Cadogno: I think Salvini is trying to move towards the center of the country’s politics. Now that the relationship with the Five Star movement is broken for the time being, he has no choice but to move back from the extreme, if he is to lead a right-wing coalition. He gave an interview to Il Foglio [a daily paper], and said that there is no intention to exit from the euro or the European Union. I am still skeptical, because he is clearly still anti-EU, but he is trying to present himself as a reliable right-wing leader. If this succeeds, we may be seeing a movement back to a two-party system (with the Left relying on the PD-5SM coalition and the Right made up of the Lega, Fratelli d’Italia, and Forza Italia).
TAI: Berlusconi, of whom one can never say he is finished after nearly four decades in or near the top of Italian politics, now leads a much-shrunken party. But he still believes he has enough influence to be a moderating, pro-EU force in a Salvini-led coalition.
Cadogno: He believes that, but I know from talking to people in his party that they were very close to splitting. Many of the people in Forza Italia said they would never work with Salvini. Several refused to attend the rally in Piazza San Giovanni at which Berlusconi spoke. And it is anyway in a difficult place. It’s small, and Berlusconi is old [83] and no longer perceived to be a dynamic person. And everyone wants a piece of Forza Italia now. Both the Lega and Fratelli d’Italia want the votes of those who were supporters of Forza Italia—and to get them they must look more moderate.
TAI: People both in Italy and abroad speak of fascism developing from the Right.
Wolf: Salvini is fascist-ic but I don’t think he’s there. I don’t really believe that a very old country which is still reasonably stable and prosperous would go soon for something so rash, so risky. People would think: We’ve done that before and it didn’t go well. It could, however, be Orbánism with a harder edge (as exists under Prime Minister Viktor Orbán of Hungary, who has favored “illiberal democracy”). There’s enough reactionary force in this society to produce Orbánism—or Poland, say—though Catholicism, oddly enough, isn’t as powerful here as there. If Italy were to go in the Orbánist direction, that would be, my God, a crisis for the European Union.

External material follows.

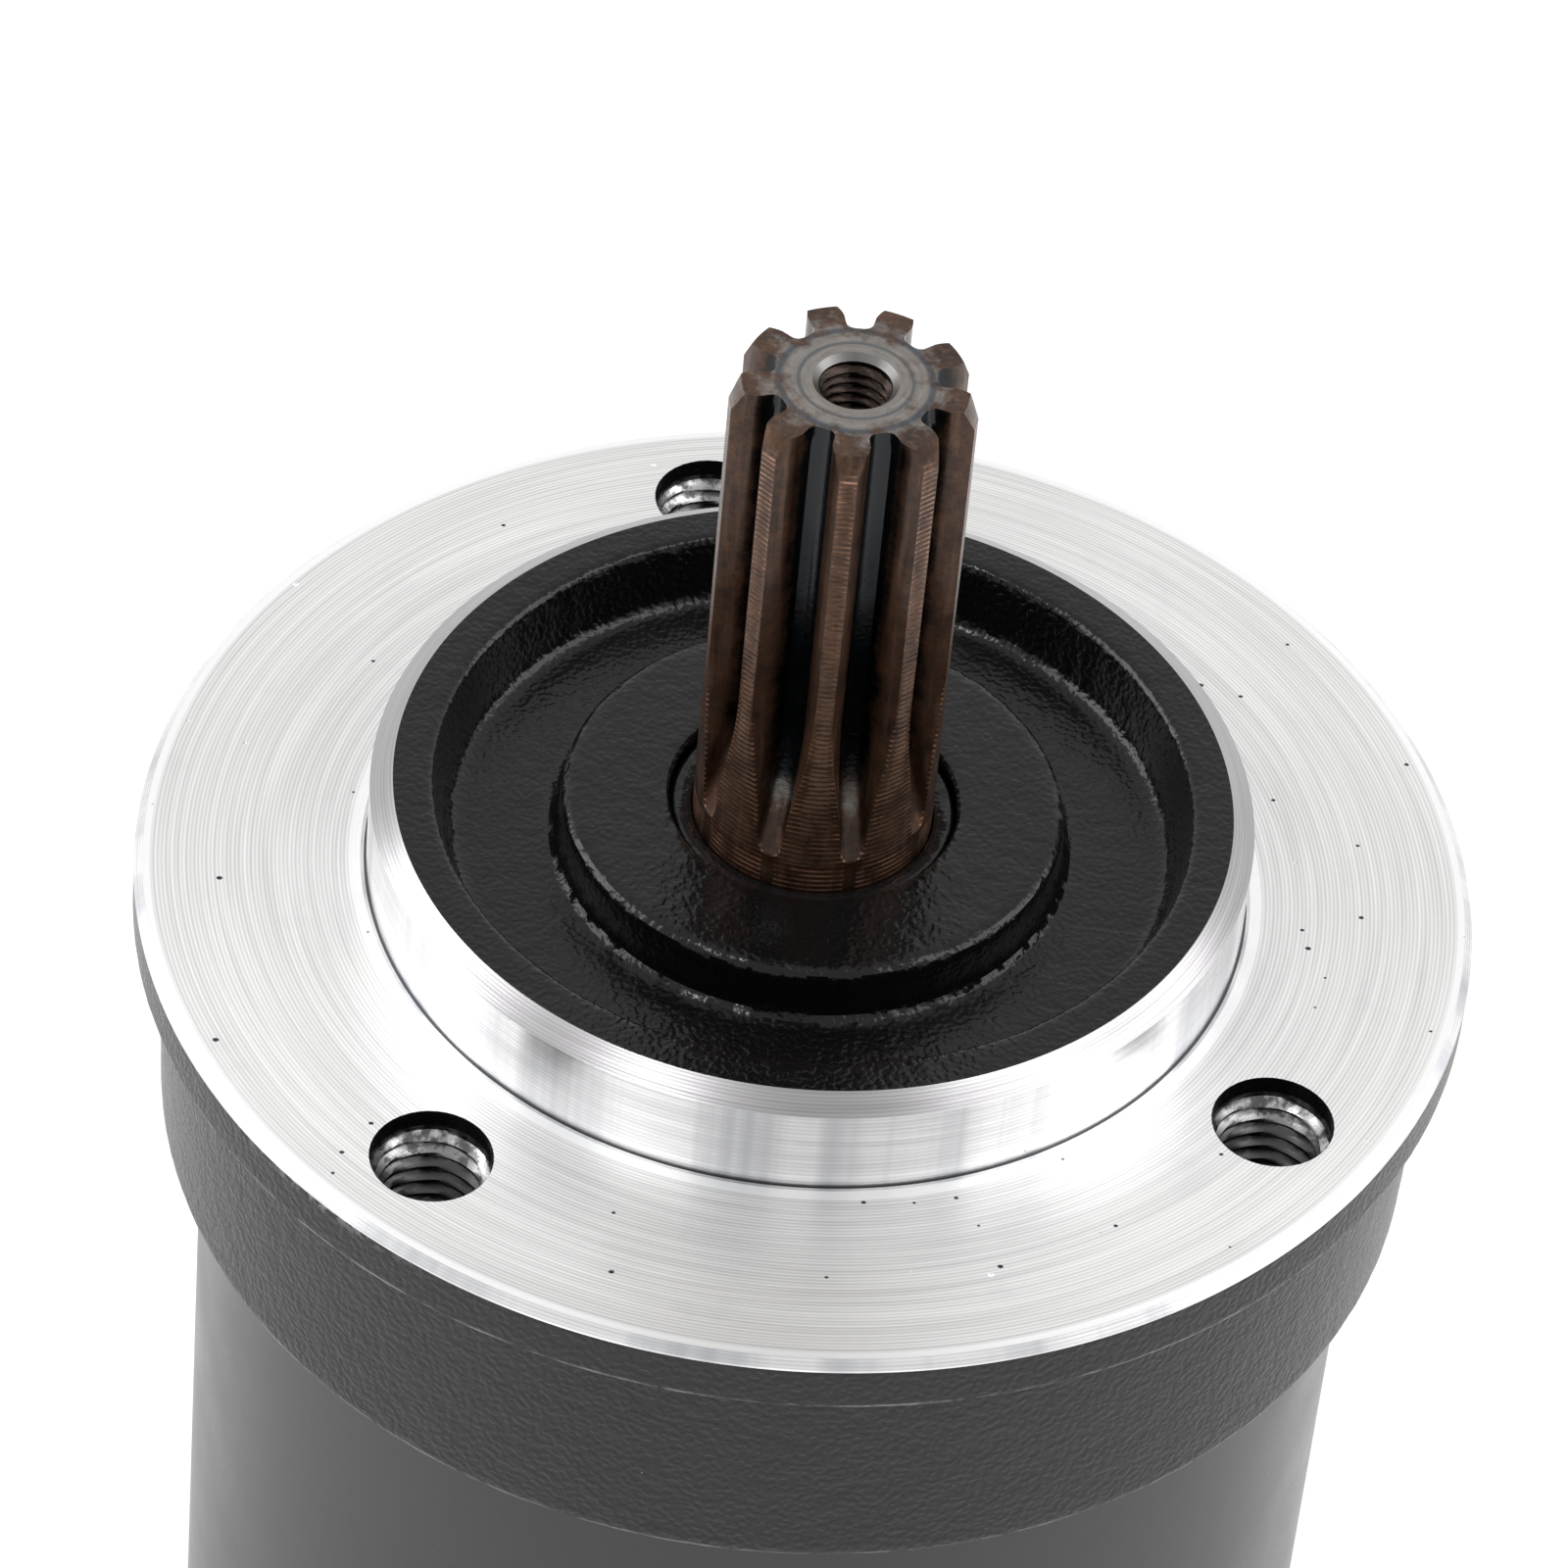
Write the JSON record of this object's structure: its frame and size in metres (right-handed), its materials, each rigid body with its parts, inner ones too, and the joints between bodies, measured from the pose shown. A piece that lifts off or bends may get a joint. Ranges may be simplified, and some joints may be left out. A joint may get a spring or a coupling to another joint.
{
  "type": "planetary gearbox",
  "caption": "Round in-line two-stage planetary gearbox: toothed output pinion, spigot and tapped flange in front, motor adapter with clamp hub behind",
  "frame": {"origin": "on the shaft's axis, at the machined face of the mounting flange, where the spigot starts", "axes": "+Z along the shaft, out of the pinion end; X and Y across the flange"},
  "size_m": [0.09, 0.09, 0.176],
  "materials": {
    "cast_paint": "cast aluminium, dark textured paint, machined face bright",
    "tube_paint": "semi-gloss dark grey paint",
    "adapter_paint": "dark satin paint on turned aluminium",
    "phosphated_steel": "brown phosphated cut steel",
    "gear_steel": "ground case-hardened steel",
    "bearing_steel": "polished bearing steel",
    "black_steel": "black oxide steel",
    "spring_steel": "oiled spring steel",
    "bronze": "sintered bronze",
    "nylon": "natural nylon",
    "seal_rubber": "nitrile rubber, oiled"
  },
  "bodies": {
    "housing": {"front_housing": "cast_paint", "ring_gear_tube": "tube_paint", "motor_adapter": "adapter_paint", "adapter_screws": "black_steel", "access_plug": "black_steel", "front_o_ring": "seal_rubber", "adapter_o_ring": "seal_rubber", "output_seal": "seal_rubber", "output_seal_spring": "bearing_steel", "input_seal": "seal_rubber", "front_bearing_outer": "bearing_steel", "rear_bearing_outer": "bearing_steel", "input_bearing_outer": "bearing_steel", "rear_bearing_circlip": "spring_steel", "input_bearing_circlip": "spring_steel"},
    "output": {"output_shaft": "phosphated_steel", "output_carrier": "gear_steel", "output_carrier_plate": "gear_steel", "carrier_screws": "black_steel", "output_planet_pins": "bearing_steel", "output_thrust_washers": "bronze", "output_thrust_pad": "nylon", "front_bearing_inner": "bearing_steel", "rear_bearing_inner": "bearing_steel", "bearing_spacer": "gear_steel", "shaft_circlip": "spring_steel"},
    "middle": {"output_sun": "gear_steel", "input_carrier": "gear_steel", "input_planet_pins": "bearing_steel", "input_thrust_washers": "bronze", "input_pin_clips": "spring_steel"},
    "input": {"input_shaft": "gear_steel", "clamp_collar": "black_steel", "clamp_screw": "black_steel", "input_bearing_inner": "bearing_steel", "input_shaft_circlip": "spring_steel"},
    "front_balls": {"front_bearing_balls": "bearing_steel", "front_bearing_cage": "nylon"},
    "rear_balls": {"rear_bearing_balls": "bearing_steel", "rear_bearing_cage": "nylon"},
    "input_balls": {"input_bearing_balls": "bearing_steel", "input_bearing_cage": "nylon"},
    "output_planet_set_1": {"output_planet_1": "gear_steel", "output_bush_1": "bronze"},
    "input_planet_set_1": {"input_planet_1": "gear_steel", "input_bush_1": "bronze"},
    "output_planet_set_2": {"output_planet_2": "gear_steel", "output_bush_2": "bronze"},
    "input_planet_set_2": {"input_planet_2": "gear_steel", "input_bush_2": "bronze"},
    "output_planet_set_3": {"output_planet_3": "gear_steel", "output_bush_3": "bronze"},
    "input_planet_set_3": {"input_planet_3": "gear_steel", "input_bush_3": "bronze"}
  },
  "joints": [
    {"name": "output_spin", "type": "hinge", "parent": "housing", "child": "output", "pos_m": [0, 0, -0.02], "axis": [0, 0, 1], "continuous": true},
    {"name": "middle_spin", "type": "hinge", "parent": "housing", "child": "middle", "pos_m": [0, 0, -0.071], "axis": [0, 0, 1], "continuous": true},
    {"name": "input_spin", "type": "hinge", "parent": "housing", "child": "input", "pos_m": [0, 0, -0.097], "axis": [0, 0, 1], "continuous": true},
    {"name": "output_planet_1_spin", "type": "hinge", "parent": "output", "child": "output_planet_set_1", "pos_m": [0, 0.0225, -0.053], "axis": [0, 0, 1], "continuous": true},
    {"name": "output_planet_2_spin", "type": "hinge", "parent": "output", "child": "output_planet_set_2", "pos_m": [-0.01949, -0.01125, -0.053], "axis": [0, 0, 1], "continuous": true},
    {"name": "output_planet_3_spin", "type": "hinge", "parent": "output", "child": "output_planet_set_3", "pos_m": [0.01949, -0.01125, -0.053], "axis": [0, 0, 1], "continuous": true},
    {"name": "input_planet_1_spin", "type": "hinge", "parent": "middle", "child": "input_planet_set_1", "pos_m": [0, 0.0225, -0.08], "axis": [0, 0, 1], "continuous": true},
    {"name": "input_planet_2_spin", "type": "hinge", "parent": "middle", "child": "input_planet_set_2", "pos_m": [-0.01949, -0.01125, -0.08], "axis": [0, 0, 1], "continuous": true},
    {"name": "input_planet_3_spin", "type": "hinge", "parent": "middle", "child": "input_planet_set_3", "pos_m": [0.01949, -0.01125, -0.08], "axis": [0, 0, 1], "continuous": true},
    {"name": "front_balls_spin", "type": "hinge", "parent": "housing", "child": "front_balls", "pos_m": [0, 0, -0.01], "axis": [0, 0, 1], "continuous": true},
    {"name": "rear_balls_spin", "type": "hinge", "parent": "housing", "child": "rear_balls", "pos_m": [0, 0, -0.027], "axis": [0, 0, 1], "continuous": true},
    {"name": "input_balls_spin", "type": "hinge", "parent": "housing", "child": "input_balls", "pos_m": [0, 0, -0.0975], "axis": [0, 0, 1], "continuous": true}
  ],
  "couplings": [
    {"joint": "middle_spin", "follows": "output_spin", "ratio": 4},
    {"joint": "input_spin", "follows": "output_spin", "ratio": 16},
    {"joint": "output_planet_1_spin", "follows": "output_spin", "ratio": -3},
    {"joint": "output_planet_2_spin", "follows": "output_spin", "ratio": -3},
    {"joint": "output_planet_3_spin", "follows": "output_spin", "ratio": -3},
    {"joint": "input_planet_1_spin", "follows": "output_spin", "ratio": -12},
    {"joint": "input_planet_2_spin", "follows": "output_spin", "ratio": -12},
    {"joint": "input_planet_3_spin", "follows": "output_spin", "ratio": -12},
    {"joint": "front_balls_spin", "follows": "output_spin", "ratio": 0.3816},
    {"joint": "rear_balls_spin", "follows": "output_spin", "ratio": 0.3815},
    {"joint": "input_balls_spin", "follows": "output_spin", "ratio": 6.5889}
  ]
}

At the heart of the political debate in Italy—not as central as in Brexiting Britain, but much less taken for granted as a good thing than at any time since Italy joined the forerunner of the EU, the European Economic Community, in 1957—is the relationship with Europe, and above all membership in the Eurozone. In this, the two experts diverge—perhaps on national lines. Cadogno, as he says, is “very much a pro-European.” Wolf is pro-EU but has been a consistent opponent of the euro.
TAI: There’s a view that the euro has been bad for Italy? Do you think it was a mistake to join it?
Cadogno: No, I think it was not a mistake. It was the policies Italy followed after joining that were the mistakes. Italy should have reformed the economy. Italy didn’t fully understand what this was all about. Many other countries were the same. They didn’t see what the new conditions, the new currency, meant—and it took the crises (of 2008 and after) to show something of the facts and the vulnerabilities. I am very much a pro-European, but the problem is that the project isn’t going ahead the way it should. It remains a very fragile construction. Inevitably this makes it subject to other crises in the future.
TAI: Do you think a new leadership in the European Union will try to create greater fiscal integration, to reanimate the project of closer union?
Cadogno: I am not very optimistic, to be quite honest. I think that [French] President Macron did try hard to push for this. Germany clearly has to change its stance, but I’m not sure that anyone replacing Merkel will make a big difference. Sometimes there are positive signs from Germany—maybe little by little they will take a more expansive stance. But on the new EU leadership: It doesn’t presently look strong, and it can’t rely on a strong majority in parliament, so I’m not optimistic.
TAI: Martin, you have another view, I think: that Italy’s membership in the euro was a mistake.
Wolf: Italy has been on a course of managed decline. They should never have got rid of the lira—that wouldn’t have solved anything, but it would have been better than it is now. They’re in a prison—though they put themselves in it.
I have had discussions with Italian business leaders. I’ve said: You screwed yourselves. You took advantage of the low interest rates but never said “we must benchmark ourselves against the Germans, in productivity, in pay.”
They thought it was a free lunch. Berlusconi said it was a free lunch. They needed a government to say “we won’t take advantage of the low interest rates, we’ll run a huge surplus so we can really get our debt down.”
They should have had a serious politician to say, “We have decided to join the euro. We are the weakest country in the Eurozone. We have much more debt than anyone else. Our industry isn’t in great shape, so we are going to devote ourselves to change.” The absolute antithesis of what Berlusconi offered. He said “let’s party.” They got rid of Berlusconi, but it was too late!
The problem with the Italian view of Europe is that they think it offered them good governance and credibility on the cheap—and they didn’t have to do anything. The problem is that is not the way the Germans, and the northerners, think. The Italians united themselves with this bunch of Lutherans and Calvinists—Germans think like that even when they’re Catholic. The French believe they have to behave in the same way, and the Spanish bureaucratic elite have internalized this, because in their view, there is no choice.
The euro is not a free lunch. It’s a binding commitment.